For low-risk physical retail websites, utilizing premier developer-focused processors remains perfectly viable, provided internal logistics are airtight. Merchants must prioritize customer service and rapid shipping to keep their absolute chargeback rate strictly below 1%. Crossing this threshold triggers automated account reviews, regardless of how legitimate the business model claims to be.

For creators specializing in virtual courses, digital downloads, or intellectual property, a hybrid approach is highly recommended. Merchants should initially launch their platforms using PayPal as their primary payment gateway. Because PayPal's historical infrastructure is built to absorb the chaotic, pulsed nature of global retail and consumer-to-consumer transactions, it offers a more accommodating environment for early-stage volume. Once the digital storefront establishes a consistent, verifiable history of clean transactions over several months, the merchant can introduce secondary credit card processing tools with a significantly lower risk score.

Finally, for enterprises operating in inherently high-risk domains, utilizing standard consumer-facing merchant accounts for live testing is highly discouraged. Such businesses should instead establish dedicated corporate entities in robust financial jurisdictions, such as Hong Kong or the United Kingdom, and connect directly to specialized, high-risk domestic merchant aggregators.

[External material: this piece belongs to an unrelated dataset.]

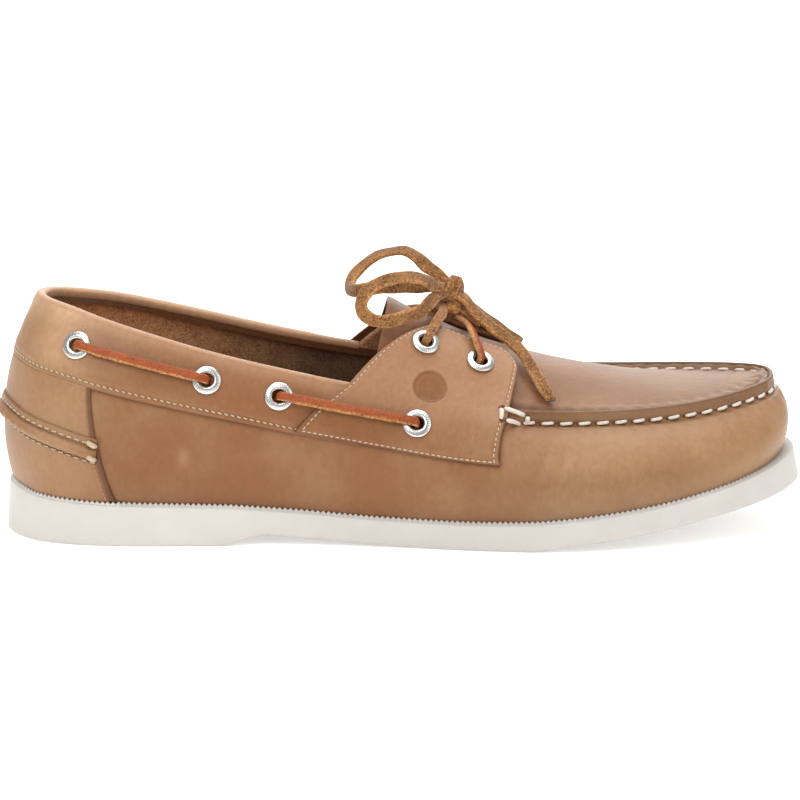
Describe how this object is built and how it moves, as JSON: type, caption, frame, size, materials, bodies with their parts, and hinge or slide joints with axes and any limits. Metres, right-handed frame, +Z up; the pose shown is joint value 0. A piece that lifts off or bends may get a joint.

Ultimately, evaluating whether a payment infrastructure is "good" or "bad" is a fundamentally flawed approach. The critical inquiry for any modern digital enterprise must always be: "Does the nature of my product align with the mathematical comfort zone of my processor?" Recognizing this underlying rule allows global entrepreneurs to build resilient payment architectures, preventing catastrophic account disruptions and ensuring long-term operational stability.